Accordingly, the Supreme Court held that the decisions of the Bombay, Delhi, Madras and Karnataka High Courts, insofar as they denied unsuccessful parties the opportunity to apply under Section 9, do not lay down good law. The Supreme Court approved the contrary view taken by the Telangana, Gujarat and Punjab and Haryana High Courts.
Comment
The judgment in Home Care Retail Marts (supra) is a significant clarification on the scope of Section 9 at the post-award stage.
The Supreme Court has rejected an award-holder-only reading of Section 9. The decision clarifies that the statutory right to seek interim protection belongs to "a party" to the arbitration agreement, and not only to a party which has succeeded in arbitration.
At the same time, the judgment does not dilute the finality of arbitral awards.

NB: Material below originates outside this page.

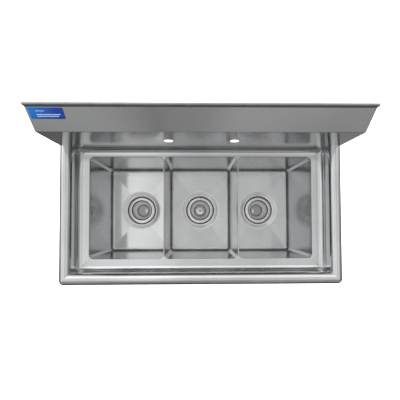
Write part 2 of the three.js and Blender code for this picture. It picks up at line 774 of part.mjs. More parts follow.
// Bullet foot and its threaded stem, turned in one piece
function foot() {
  const outline = points(
    [0, 0],
    [FOOT_BASE_R, 0],
    [FOOT_BASE_R + FOOT_CHAMFER, FOOT_CHAMFER],
    [FOOT_R - FOOT_CHAMFER, FOOT_WAIST],
    [FOOT_R, FOOT_SHOULDER],
    [FOOT_R, FOOT_HEIGHT - FOOT_TOP_FALL],
    [FOOT_R - FOOT_TOP_INSET, FOOT_HEIGHT],
    [STEM_R, FOOT_HEIGHT],
    [STEM_R, FOOT_HEIGHT + STEM_LENGTH],
    [0, FOOT_HEIGHT + STEM_LENGTH],
  );
  return new THREE.LatheGeometry(outline, LEG_SEGMENTS).rotateX(Math.PI / 2);
}

// Clamp round a leg with a socket for each brace that meets it. directions are unit steps in X
// and Y from the leg towards the far end of the brace.
function braceClamp(directions) {
  const low = -CLAMP_HEIGHT / 2;
  const high = CLAMP_HEIGHT / 2;
  const mouthR = BRACE_R + SLEEVE_CLEARANCE;
  const sockets = [];
  const bores = [uprightCylinder(SLEEVE_BORE_R, low - OVERLAP, high + OVERLAP, LEG_SEGMENTS)];
  for (const [dx, dy] of directions) {
    const turn = Math.atan2(dy, dx);
    const socketR = mouthR + BRACE_SLEEVE_WALL;
    const socketFrom = SLEEVE_BORE_R + OVERLAP;
    const mouthEnd = BRACE_SLEEVE_REACH + OVERLAP;
    sockets.push(cylinderAlongX(socketR, socketFrom, BRACE_SLEEVE_REACH, BRACE_SEGMENTS).rotateZ(turn));
    const bore = cylinderAlongX(mouthR, SLEEVE_R, mouthEnd, BRACE_SEGMENTS);
    bores.push(bore.rotateZ(turn));
  }
  const ring = uprightCylinder(SLEEVE_R, low, high, LEG_SEGMENTS);
  return geometryOf(cut(joined([ring, ...sockets]), bores));
}

function braceTube(length) {
  const outline = points(
    [BRACE_R - BRACE_WALL, -length / 2],
    [BRACE_R, -length / 2],
    [BRACE_R, length / 2],
    [BRACE_R - BRACE_WALL, length / 2],
  );
  return turned(outline, BRACE_SEGMENTS);
}

const corners = [
  { name: "front_left", side: -1, y: LEG_FRONT_Y, braces: [[0, 1]] },
  { name: "front_right", side: 1, y: LEG_FRONT_Y, braces: [[0, 1]] },
  { name: "back_left", side: -1, y: LEG_BACK_Y, braces: [[0, -1], [1, 0]] },
  { name: "back_right", side: 1, y: LEG_BACK_Y, braces: [[0, -1], [-1, 0]] },
];

for (const { name, side, y, braces } of corners) {
  const x = side * LEG_X;
  addPiece(`leg_socket_${name}`, sleeve(side), zincSteel(), x, y, SLEEVE_TOP_Z);
  addPiece(`leg_${name}`, legTube(), zincSteel(), x, y);
  addPiece(`leg_plug_${name}`, legPlug(), greyPlastic(), x, y);
  addPiece(`foot_${name}`, foot(), zincSteel(), x, y);
  addPiece(`brace_clamp_${name}`, braceClamp(braces), zincSteel(), x, y, BRACE_Z);
  const screw = addPiece(`set_screw_${name}`, setScrew(), zincSteel(), x, y, SLEEVE_TOP_Z - SCREW_DROP);
  screw.rotation.z = side > 0 ? 0 : Math.PI;
}

const BRACE_END = SLEEVE_R + GAP; // leg centre to the end of a brace
const sideBraceLength = LEG_BACK_Y - LEG_FRONT_Y - 2 * BRACE_END;
const sideBraceGeometry = braceTube(sideBraceLength).rotateX(Math.PI / 2);
const sideBraceY = (LEG_BACK_Y + LEG_FRONT_Y) / 2;
addPiece("brace_left", sideBraceGeometry, zincSteel(), -LEG_X, sideBraceY, BRACE_Z);
addPiece("brace_right", sideBraceGeometry, zincSteel(), LEG_X, sideBraceY, BRACE_Z);

const backBraceGeometry = braceTube(2 * (LEG_X - BRACE_END)).rotateY(Math.PI / 2);
addPiece("brace_back", backBraceGeometry, zincSteel(), 0, LEG_BACK_Y, BRACE_Z);

export default sink;
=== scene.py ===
# Looks of the three compartment sink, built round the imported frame.
import math

import bmesh
import bpy
from mathutils import Euler, Matrix, Vector


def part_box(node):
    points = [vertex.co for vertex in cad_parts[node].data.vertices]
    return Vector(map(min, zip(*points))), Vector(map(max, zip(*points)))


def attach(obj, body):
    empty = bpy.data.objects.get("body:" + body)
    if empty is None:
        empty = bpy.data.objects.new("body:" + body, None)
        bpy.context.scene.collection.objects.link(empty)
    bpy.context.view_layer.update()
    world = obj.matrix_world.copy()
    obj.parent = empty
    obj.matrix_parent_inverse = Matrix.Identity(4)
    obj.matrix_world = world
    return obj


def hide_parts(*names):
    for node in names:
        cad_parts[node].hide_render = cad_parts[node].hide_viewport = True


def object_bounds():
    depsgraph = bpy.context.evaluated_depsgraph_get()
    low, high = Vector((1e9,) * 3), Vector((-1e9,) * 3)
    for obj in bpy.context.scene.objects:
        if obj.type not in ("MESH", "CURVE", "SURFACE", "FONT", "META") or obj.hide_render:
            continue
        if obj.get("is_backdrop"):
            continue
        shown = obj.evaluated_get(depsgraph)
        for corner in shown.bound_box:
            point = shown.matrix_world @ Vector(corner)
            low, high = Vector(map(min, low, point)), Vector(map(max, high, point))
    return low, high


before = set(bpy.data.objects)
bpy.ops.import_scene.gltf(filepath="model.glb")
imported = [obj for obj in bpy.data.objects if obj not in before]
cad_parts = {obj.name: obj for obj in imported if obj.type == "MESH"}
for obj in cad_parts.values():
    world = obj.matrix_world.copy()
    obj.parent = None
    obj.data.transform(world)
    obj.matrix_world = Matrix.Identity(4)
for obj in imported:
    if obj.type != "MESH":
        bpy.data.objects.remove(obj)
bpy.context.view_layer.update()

MM = 0.001
SINK = "sink"

# ---- sizes, in millimetres

SHEET = 1.2
BOWL_NAMES = ("left", "center", "right")
CORNER_NAMES = ("front_left", "front_right", "back_left", "back_right")


def box_mm(node):
    low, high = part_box(node)
    return low / MM, high / MM


def middle_mm(node):
    return [(low + high) / 2 for low, high in zip(*box_mm(node))]


whole_low, whole_high = (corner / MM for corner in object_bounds())
HALF_WIDTH = whole_high.x
FRONT_Y = whole_low.y
WALL_Y = whole_high.y
TOP_Z = whole_high.z

ledge_low, ledge_high = box_mm("front_rim")
LEDGE_Z = ledge_low.z + SHEET
ROLL_R = 19.05
ROLL_RISE = ledge_high.z - LEDGE_Z - ROLL_R
ROLL_SWEEP = 300
COVE_R = 18
OUTER_CORNER_R = 16  # front corners of the rolled edge, seen from above
RISER_INSET = 2 * ROLL_R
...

The Supreme Court has balanced the statutory text with arbitral discipline by making it clear that an unsuccessful party must satisfy a higher threshold for interim relief. A mere challenge under Section 34 will not be enough.
The decision is particularly relevant in cases involving bank guarantees, preservation of assets, fraud-tainted awards, awards passed without proper notice, or situations where interim protection granted during arbitration may need to continue while the award is under challenge.
The judgment also clarifies that Section 9 is not limited to preserving the "fruits of the award". Its function is wider. It may protect the subject matter of arbitration or the amount in dispute until the judicial process reaches its conclusion.
The decision therefore restores the breadth of Section 9 while ensuring that courts remain cautious in granting post-award interim relief to unsuccessful parties.
The content of this article is intended to provide a general guide to the subject matter. Specialist advice should be sought about your specific circumstances.